The legend of the name “Petoskey” dates back to the 1700s. The story goes that a Frenchman with noble blood visited Northern Michigan, became a fur trader, and married an Ottawa Indian princess. The Frenchman was given the name Neatooshing and eventually became the tribe’s chief.

Neatooshing’s first son was born while he and his family were camping on the Kalamazoo River. Legend says he looked at the sunshine on his son’s face and said “His name shall be Petosegay,” meaning “rising sun” or “rays of promise.” Neatooshing predicted a promising future for his son, and Petosegay grew into his name. He became a wealthy fur trader who eventually married the daughter of another great Ottawa chief, and helped establish the area we know today as Petoskey.

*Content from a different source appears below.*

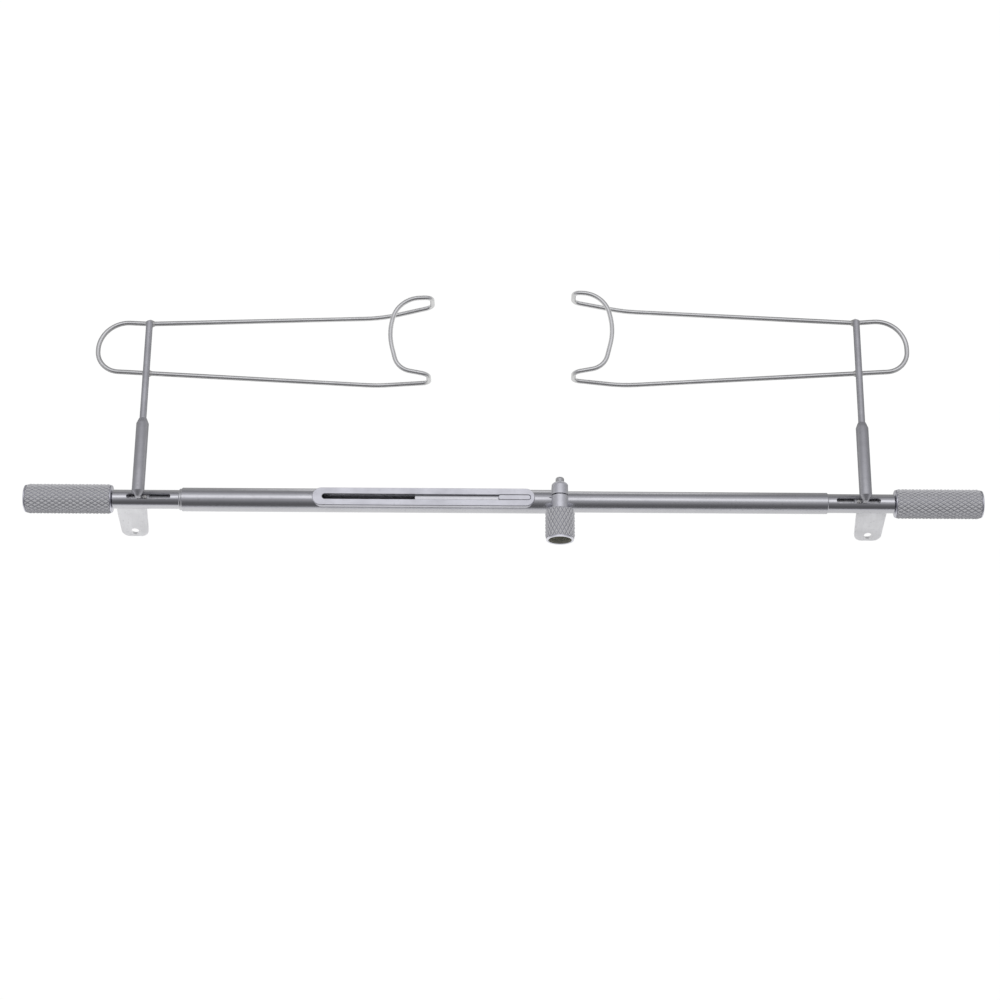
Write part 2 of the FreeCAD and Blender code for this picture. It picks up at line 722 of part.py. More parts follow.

What’s the difference between Petoskey and Charlevoix stones?

Did you know not every piece of fossilized coral you find on the Great Lakes is a Petoskey stone? Some of them are actually Charlevoix stones. They come from another extinct type of coral, Favosites alpenensis. Both fossils originate from the Traverse Group of rocks, but Petoskey stones are mostly found near Petoskey, while Charlevoix stones are found (you guessed it) near Charlevoix.


Hexagonaria (Petoskey stone) coral has a large honeycomb shape, with a dark center and lines radiating out from it. Favosites (Charlevoix stone) coral has a much smaller honeycomb shape which is generally “hollow,” with no center dot or lines.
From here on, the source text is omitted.